In 2016, tens of thousands of emails of senior Democratic officials and higher-ups at the Democratic National Committee were leaked to Wikileaks. The emails contained politically damaging revelations for the Hillary Clinton campaign—such as details about a series of private speeches the candidate gave to Wall Street executives—and even some evidence of outright corruption, like the fact that the Democratic National Committee had been sharing upcoming questions with Clinton before primary debates.

A year later, the organization obliterated any resulting goodwill it might have enjoyed from the Donald Trump White House when it published the so-called Vault 7 documents. The leaks detailed aspects of the CIA’s cyber warfare capabilities—most notably the agency’s ability to monitor and remotely control newer cars, smart TVs, personal computers, web browsers, and most smartphones.

The leaks infuriated CIA Director Mike Pompeo. In response, he turned the agency’s sights on Assange, who had been granted asylum in the Ecuadorian embassy in London five years earlier. The CIA got UC Global, the Spanish company in charge of the embassy’s security, to secretly record Assange, including while he met with his lawyers, and to send the recordings back to the CIA—a scheme the head of the company would later be charged for in Spanish court.

And according to a stunning Yahoo News report by Zach Dorfman, Sean Naylor, and Michael Isikoff, Pompeo’s CIA then “plotted to kidnap the WikiLeaks founder” by getting UC Global employees to “accidentally” leave the embassy door open. And further, “some senior officials inside the CIA and the Trump administration even discussed killing Assange, going so far as to request ‘sketches’ or ‘options’ for how to assassinate him.” According to depositions from UC Global employees, the preferred plan was to poison the Wikileaks founder.

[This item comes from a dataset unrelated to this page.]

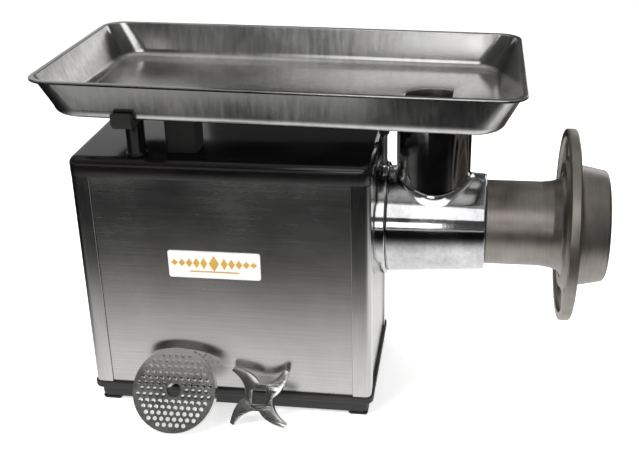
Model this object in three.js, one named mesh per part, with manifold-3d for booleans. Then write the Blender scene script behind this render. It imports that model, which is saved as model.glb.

Evidently, a different approach was chosen. In 2018, the US indicted Assange for conspiring to obtain classified material all the way back in 2010. A year later, Ecuador revoked Assange’s asylum, leading to his April 2019 arrest by London police. The following month, the US requested extradition and added seventeen espionage charges against Assange.

The extradition process has dragged on for almost five years, in large part because of concerns over Assange’s safety in US custody. And based on Dorfman, Naylor, and Isikoff’s reporting, that’s a very reasonable concern.

There are so many absurd and outrageous aspects of what the US government has done, is doing, and aims to do to Julian Assange. Chief among them is the fact that everything federal prosecutors want to charge him with under the Espionage Act is composed of entirely legal, and common, components of journalism. The fact that journalists often seek out, obtain, and publish classified material is the reason the US government has been reluctant to prosecute the Wikileaks founder. If Assange’s journalism is a crime, so is much of the journalism at the New York Times, the Associated Press, and every other major outlet in the country.

Bizarrely, the lead US prosecutor in the case has tried to dodge that inconvenient fact by suggesting Assange is not entitled to First Amendment rights because he is Australian. But remember, they are charging him with violations of the Espionage Act, a US law. So, in other words, US prosecutors believe that a foreign journalist operating outside of the United States must abide by US law, but that at the same time, the US government is not constrained by its own laws because that journalist is a foreigner operating outside of the United States.

Julian Assange is not a spy. Nor is he a terrorist or some Democratic or Republican operative. He is a journalist who foresaw the internet’s potential to empower and protect whistleblowers (the anonymous submission system that Assange and his peers envisioned is now standard across the news industry).

The reason Assange has been in various forms of custody for almost twelve years is not because he committed any real crimes but because he has embarrassed the political establishment.

Today, that same political establishment is feigning outrage over the alleged murder of Russian dissident Alexei Navalny, as well as the ongoing imprisonment of Wall Street Journal reporter Evan Gershkovich in Moscow, all while it maneuvers to throw a Western journalist into solitary confinement for the rest of his life for daring to break truly incriminating stories.

It’s up to those of us who do actually care about the truth and who oppose not only the misdeeds of the foreign regimes that our governments want to overthrow but, more urgently, the authoritarianism already at work in our own countries to demand that those in charge of the United Kingdom and US governments abide by the principles they have so far only pretended to embody. And that starts with dropping the charges against Julian Assange.

If they refuse to do so, that will reveal more about them than any dissident journalist could.